I don't know, deal with it fuck face.

Sunday, 1 May 2011

Compression not explained very much or very well. (again)

MAX POWER decided not to read some stuff and came out with a an annoying question that he would have understood from jfgi-ing. Etc.


But sunny Sunday afternoon beers has me in a moderately tolerant mood so I will delve into explaining that darkest of arts and what the fook IS compression?


I'm repeating myself which I abhor, and if you had actually read and carefully studied previous shit here I wouldn't need to.


Compression is what it says it is. It squashes the sound.
Compresses it, like, geddit?


Remember compressing the miced up bass. DO YA?
No because you didn't read that and fucked up completely as a result?


Well, at the time 'you' set the ratio up full and threshold to infinite.
The teeniest noise (amp hum) became as loud as the loudest noise (the thumb-slap).
Sounded pretty bad.


When you gave it more subtle compression, the nimble finger work was audible in the mix - just as the slap 'n' pop had been.




I also told you to look up loudness wars. The wiki article shows a great animation that visually explains compression perfectly.
But you didn't bother with that did you?




Look, your track - your 'song', has a really quiet intro, gentle verse and thrashing chorus. Without compression the chorus is loudest - sounds okay. But the verse is noticeably quieter and the intro is practically inaudible.


You whack a bit of compression in there and the loud chorus is brought down a few notches. When you push up the master now you can actually hear the intro and the verse is pretty present too.

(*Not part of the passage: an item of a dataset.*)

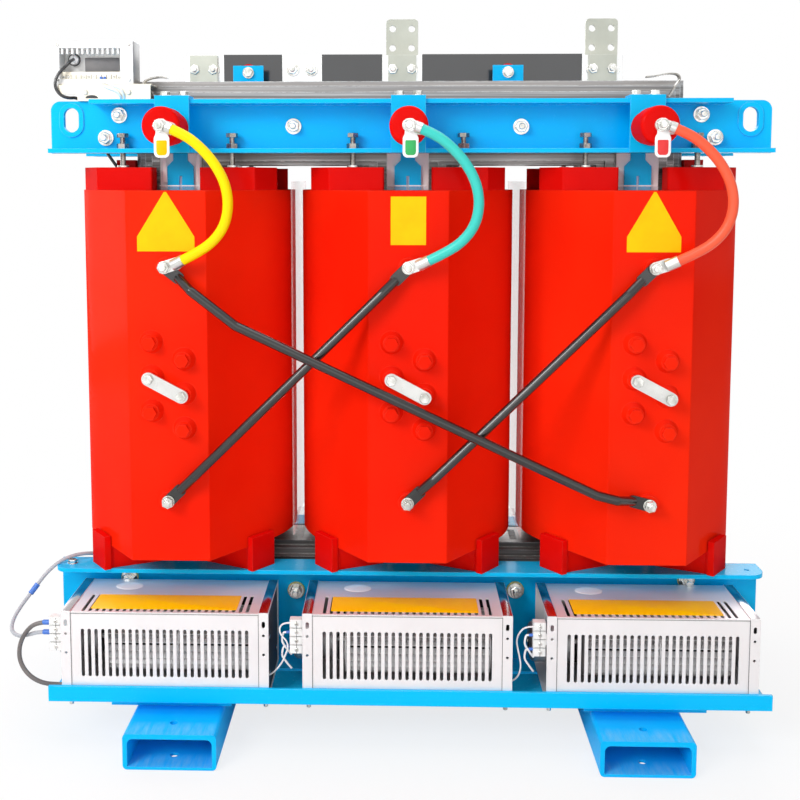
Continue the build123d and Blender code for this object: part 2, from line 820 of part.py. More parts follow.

It doesn't distort the signal but it does affect it. Sometimes it makes sucking sounds as the compression compensates between loud and quiet parts.


Slurp slurp. Sounds like a crackwhore guzzling cock in your favourite bj porn clip.




There are other factors to consider like attack and release time, but you just asked me to describe the workings of the shit so there you have it.




Beyond my sage wisdom, use the google machines, use your own compression wares and your brain and ears and eyes and get it into your head.


...ffs.


Now my only dilemma is beer in the sun or nap?